La situation de la Russie est très particulière: sortie de 70 ans de communisme, elle s'est trouvée confrontée à des interrogations sur ses valeurs centrales et à la quête d'idéologies de substitution, assez fréquemment sur un arrière-plan de nationalisme aux références composites. Au cours des vingt dernières années, les observateurs ont noté le développement d'étranges convergences idéologiques et de convergences déconcertantes, mêlant parfois Staline et Hitler, paganisme et christianisme, orthodoxie et communisme. En étudiant différentes expressions de ces courants, les auteurs offrent des éclairages sur certains de ces phénomènes.

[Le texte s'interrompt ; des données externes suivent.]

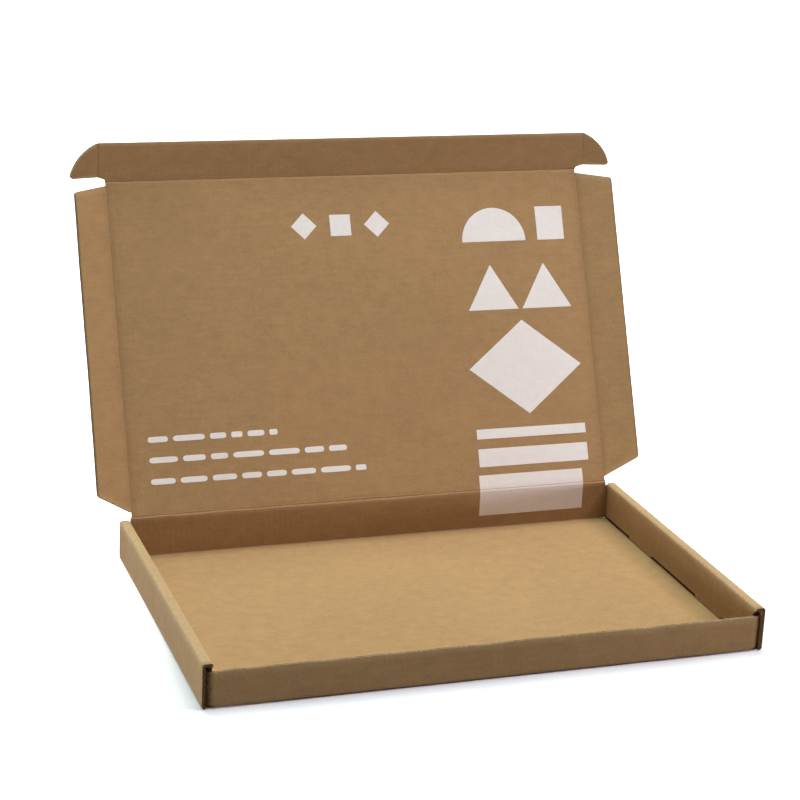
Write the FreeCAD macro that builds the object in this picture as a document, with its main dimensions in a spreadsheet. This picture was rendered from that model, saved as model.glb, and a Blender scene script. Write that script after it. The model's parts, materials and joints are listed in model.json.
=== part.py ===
import FreeCAD
import Part
import Sketcher
import os

# Roll-end mailer box folded from one die-cut sheet of fine corrugated board, standing open.
# Millimetres, +X right, +Y back, +Z up. Origin: centre of the tray's underside.

SIZES = {
    "board": 1.6,  # thickness of the corrugated sheet
    "inside_length": 300.0,  # clear length between the rolled side walls
    "tray_depth": 200.0,  # front face to back face
    "side_height": 24.6,
    "front_height": 19.9,
    "ply_gap": 0.4,  # air between the outer ply and the corner flap, and again to the inner ply
    "ply_lift": 0.7,  # inner ply's lower edge above the floor
    "inner_setback": 3.2,  # inner ply's ends behind the front and back faces
    "floor_bend": 1.8,  # outer radius where the floor turns up
    "roll_bend": 1.4,  # radius of the two upper edges of a rolled wall
    "corner_bend": 2.4,  # outer radius where the front or back wall turns into its corner flap
    "corner_flap": 62.0,  # length of a corner flap, from the wall's outer face
    "corner_relief": 2.6,  # die-cut notch in the floor at each corner
    "flap_lift": 0.3,  # corner flap's lower edge above the floor
    "web_gap": 0.3,  # clearance round the rolled wall's top web
    "tab_width": 32.0,
    "front_tab": 54.5,  # centre of the front tab, from the front face
    "back_tab": 145.0,  # centre of the back tab, from the front face
    "tab_play": 0.25,  # clearance round a tab in its floor slot
    "tab_recess": 0.2,  # tab's end above the underside
    "hinge_rise": 1.0,  # lid crease above the side walls' tops
    "crease_gap": 0.15,  # half the crushed crease between two panels
    "crease_bevel": 0.7,  # bevel that a crushed crease leaves on each panel edge
    "tuck_play": 0.4,  # between the closed tuck flap and the front wall
    "side_play": 0.4,  # between a folded side flap and the rolled wall
    "tuck_length": 23.2,
    "ear_inset": 2.4,  # ear crease from the tray's side face
    "ear_length": 17.8,
    "ear_rise": 3.0,  # ear's lower edge above the tuck crease
    "ear_shoulder": 13.5,  # corner under the ear's round, out from the ear crease
    "ear_drop": 4.5,  # the same corner below the tuck flap's free edge
    "ear_round": 22.0,
    "ear_toe": 2.0,
    "side_flap_width": 22.6,
    "side_flap_foot": 2.8,  # inner lower corner above the hinge
    "side_flap_slant": 10.2,  # rise of the lower edge out to the outer corner
    "side_flap_head": 2.2,  # inner upper corner below the tuck crease
    "side_flap_fall": 5.2,  # fall of the upper edge out to the outer corner
    "lid_lean": 24.0,  # degrees behind upright
    "tuck_fold": 24.0,  # degrees forward of the lid
    "left_fold": 25.0,
    "right_fold": 19.0,
    "ear_fold": 10.0,
    "spill": 1.0,  # how far a cut runs past the board, and a joined panel into its neighbour
}


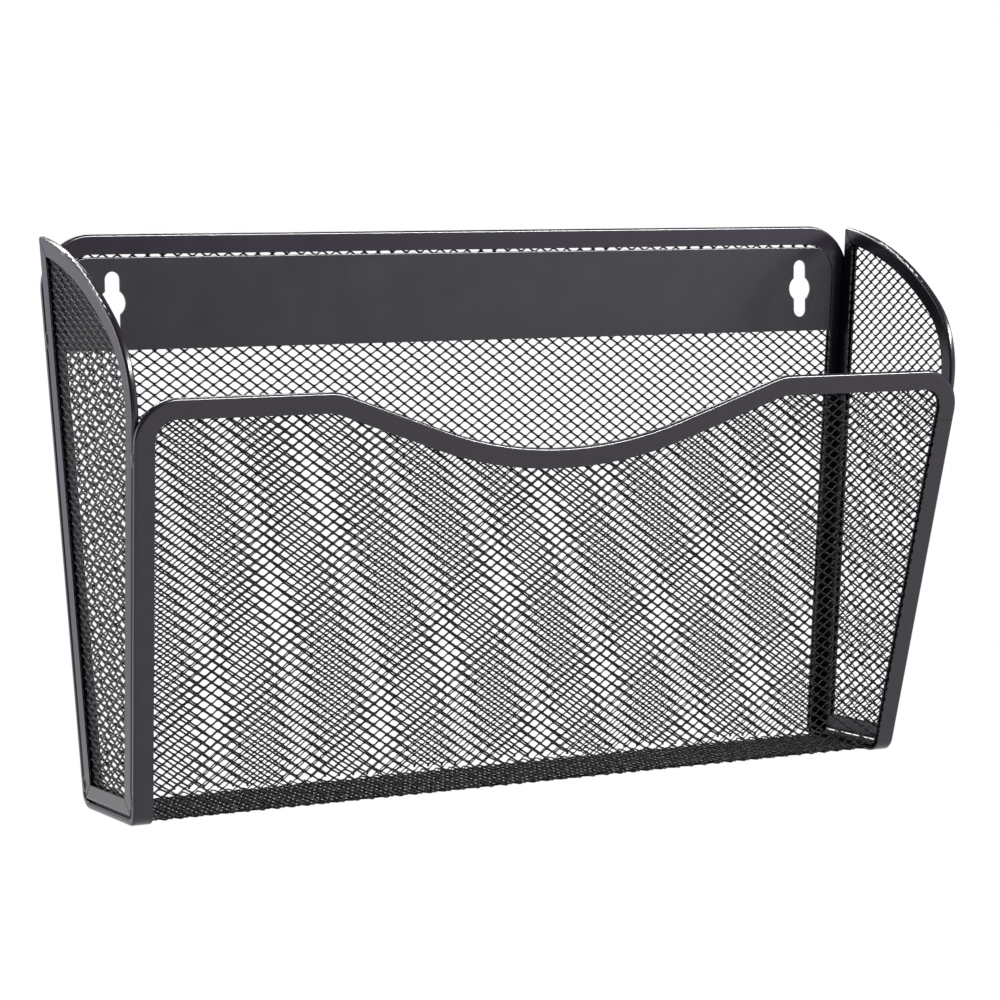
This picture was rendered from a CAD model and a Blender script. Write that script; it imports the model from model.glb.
"""Looks for the hanging file rack: open expanded mesh for the plain sheets, powder coat and weld beads."""
import math

import bmesh
import bpy
import numpy as np
from mathutils import Matrix, Vector, noise


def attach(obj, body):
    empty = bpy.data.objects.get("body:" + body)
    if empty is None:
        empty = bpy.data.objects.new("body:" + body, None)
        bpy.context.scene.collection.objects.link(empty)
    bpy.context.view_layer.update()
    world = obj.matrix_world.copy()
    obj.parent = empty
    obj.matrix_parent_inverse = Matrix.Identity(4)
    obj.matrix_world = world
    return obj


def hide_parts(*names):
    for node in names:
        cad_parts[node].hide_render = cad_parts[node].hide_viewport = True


MM = 0.001

# Sizes of the frame, in millimetres, the same as the part's own
TOP = 25.7
FLOOR = -188.5
HALF_TOP = 179.5
LEAN = math.radians(3.65)
TILT = math.radians(12.85)
FLOOR_DEPTH = 51.3
FRONT_SLANT = 160.4
BEND = 6.0
RIM_THICK = 2.8
BACK_CORNER = 19.5
FRONT_CORNER = 15.5
DIP_SLOPE = math.radians(20.0)
DIP_APEX = 34.4
DIP_VALLEY = 149.0
DIP_SHOULDER = 19.5
DIP_SHIFT = -2.8
END_THICK = 2.8
END_INSET = 0.1
END_GAP = 0.1
END_FLOOR_GAP = 0.7
TIP_DROP = 0.6
TIP_ANGLE = math.radians(7.2)
ARC_UPPER = 125.5
ARC_LOWER = 38.0
KEYHOLE_X = 152.4
KEYHOLE_SHIFT = 1.8
KEYHOLE_HEAD = 10.5
KEYHOLE_SLOT = 6.0
KEYHOLE_LENGTH = 23.5
BEAD_LONG = 3.4
BEAD_WIDE = 2.0
BEAD_PROUD = 1.0
BEAD_HIGH = 39.0
BEAD_FRONT = 22.0
BEAD_LOW = 9.0

# The outlines that the strands are cut to: how far they lie inside the frame and outside the keyholes, how
# far a straight stretch stops short of its corners, and the points of each stretch
CUT_INSET = 1.7
KEYHOLE_RELIEF = 1.5
CORNER_CLEAR = 2.0
CORNER_POINTS = 14
SIDE_POINTS = 60
TOP_POINTS = 90
UPPER_ARC_POINTS = 24
LOWER_ARC_POINTS = 16

# Expanded mesh: strands slit from sheet and stretched, so that each one is tilted out of the sheet's plane
STRAND_WIDE = 0.75
STRAND_THICK = 0.44
STRAND_TILT = math.radians(40.0)
BOND_HALF = 0.42
WANDER = 0.035

# A lattice is the place of one bond, the step to the next bond in its row and the step two rows down
MAIN_LATTICE = ((-137.08, 54.23), (5.9869, 0.2628), (-0.1216, 4.1976))
END_LATTICE = ((-22.20, 160.42), (-6.408, 0.137), (-0.405, -4.112))

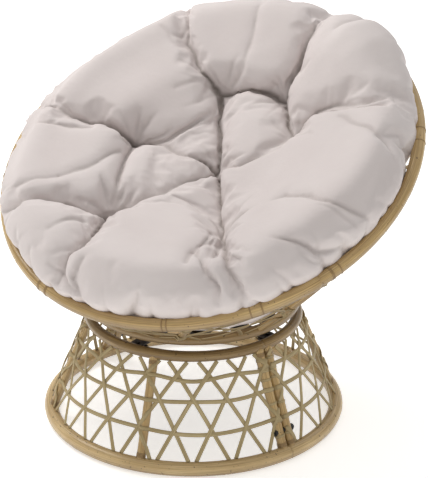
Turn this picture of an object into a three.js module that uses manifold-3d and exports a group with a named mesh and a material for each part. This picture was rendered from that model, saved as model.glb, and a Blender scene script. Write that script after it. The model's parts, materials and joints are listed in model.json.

Tous ceux qui s'intéressent au nationalisme russe trouveront un très utile panorama dans la longue préface de Marlène Laruelle (pp. 19-65). Celle-ci résume l'émergence des formese actuelles du nationalisme russe, non sans remarquer l'influence de thèmes occidentaux à partir des années de la perestroika, mais aussi le fait que le nationalisme russe renaissant fut, durant la période communiste, principalement du côté de l'officialité, et non de la dissidence. Elle souligne également la place occupée par le nationalisme parallèlement à le montée de Vladimir Poutine sur le thème du "retour à l'ordre": "Le nationalisme, sous une forme ou une autre, domine [...] aujourd'hui l'ensemble du champ électoral russe [...]." (p. 32) Le nouveau patriotisme russe "propose une reformulation, modernisée par les conditions post-soviétiques, à la fois de l'ancienne idéologie soviétique et de l'ancien nationalisme russe traditionnel." (p. 33) Il faut cependant y distinguer quatre principaux cercles: 1) celui des hommes du pouvoir; 2) les principaux partis représentés sur le plan électoral; 3) les partis sans présence électorale, mais relativement stables; 4) les groupuscules radicaux, développant souvent des idéologies syncrétiques. Cette classification n'épuise pas le champ des manifestations étudiées dans le volume: il existe aussi des cercles de pensée, par exemple.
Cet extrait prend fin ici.